NBA flexes its global reach at Disney World
On Monday, Disney and the National Basketball Association opened “NBA Experience” at Walt Disney World outside Orlando, Fla. It’s a two-floor, 44,000-square-foot “immersive venue” that is part activity center, part exhibition, part merchandise store. Price of entry is $34 for adults, $29 for kids.
It is not the kind of physical space you could imagine the National Football League or Major League Baseball launching right now. (In 1999, Disney World opened an NFL Experience that has long since closed.)
While MLB struggles with diminishing ballpark attendance, and NFL viewership just last season bounced back after two seasons of declines, the NBA’s regular season ratings last season were flat compared to the year before and up 5% from two years before. The 2019 NBA Finals ratings fell in the U.S., but it was the most-watched Finals ever in Canada.
In 2016 the NBA announced a long-term partnership with Tencent to promote the game in China. The NBA Summer League this year in Las Vegas featured a team from China and, for the first time, a team from Croatia.
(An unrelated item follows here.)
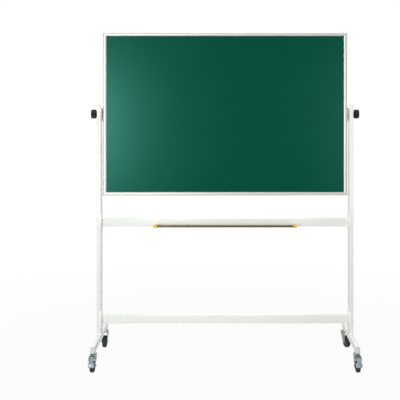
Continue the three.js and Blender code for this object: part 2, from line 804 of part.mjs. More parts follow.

In 2020, the NBA will hold a regular season game in Paris.
All of this is why the NBA frequently gets called the most global U.S. sports league of the moment. (NHL fans might beg to differ.) Last season, the NBA had 108 international players from 42 different countries or territories, tying its own record.
Opening a permanent paean to the NBA at Disney World, where more than 20% of annual visitors are from outside the U.S., is the latest step in the NBA’s global push.
Disney (DIS) CEO Bob Iger and NBA Commissioner Adam Silver were on hand to cut the ribbon on the NBA Experience, along with current players including Victor Oladipo and Brook Lopez, newly retired star Dwyane Wade, Hall of Famers including Kareem Abdul-Jabbar and Grant Hill, and WNBA veteran Swin Cash.
The venue has 13 different physical activities, including skills tests for dribbling and shooting, and a mockup NBA locker room and tunnel. Disney World closed the arcade venue DisneyQuest in 2017 to clear the space for NBA Experience.
“We had this longstanding relationship with Disney, and we had enough content in our archive to program something of this scale,” says Sal LaRocca, the NBA’s president of global partnerships. “This doesn’t exist anywhere else in the world—yet. But we’re having conversations about what this might look like at other Disney properties, probably outside the U.S.”
In addition to being a testament to the NBA’s global fanbase, opening a permanent installation of this size is a sign that the NBA and Disney are betting NBA interest is high all year round—not just during the NBA season.
“We’ve almost become a 12-month-a-year sport,” says LaRocca. “Obviously in order to have an experience like this, where you’re open every day, that will overlap with days where we are not in season. But the popularity of the sport has never been bigger than it is now, the number of international players has never been higher. So Disney thought a branded NBA experience could appeal to a global visitor, and could appeal to people 12 months a year.”
For Disney, the NBA Experience might help diversify its park offerings after visitors to domestic parks and resorts decreased last quarter.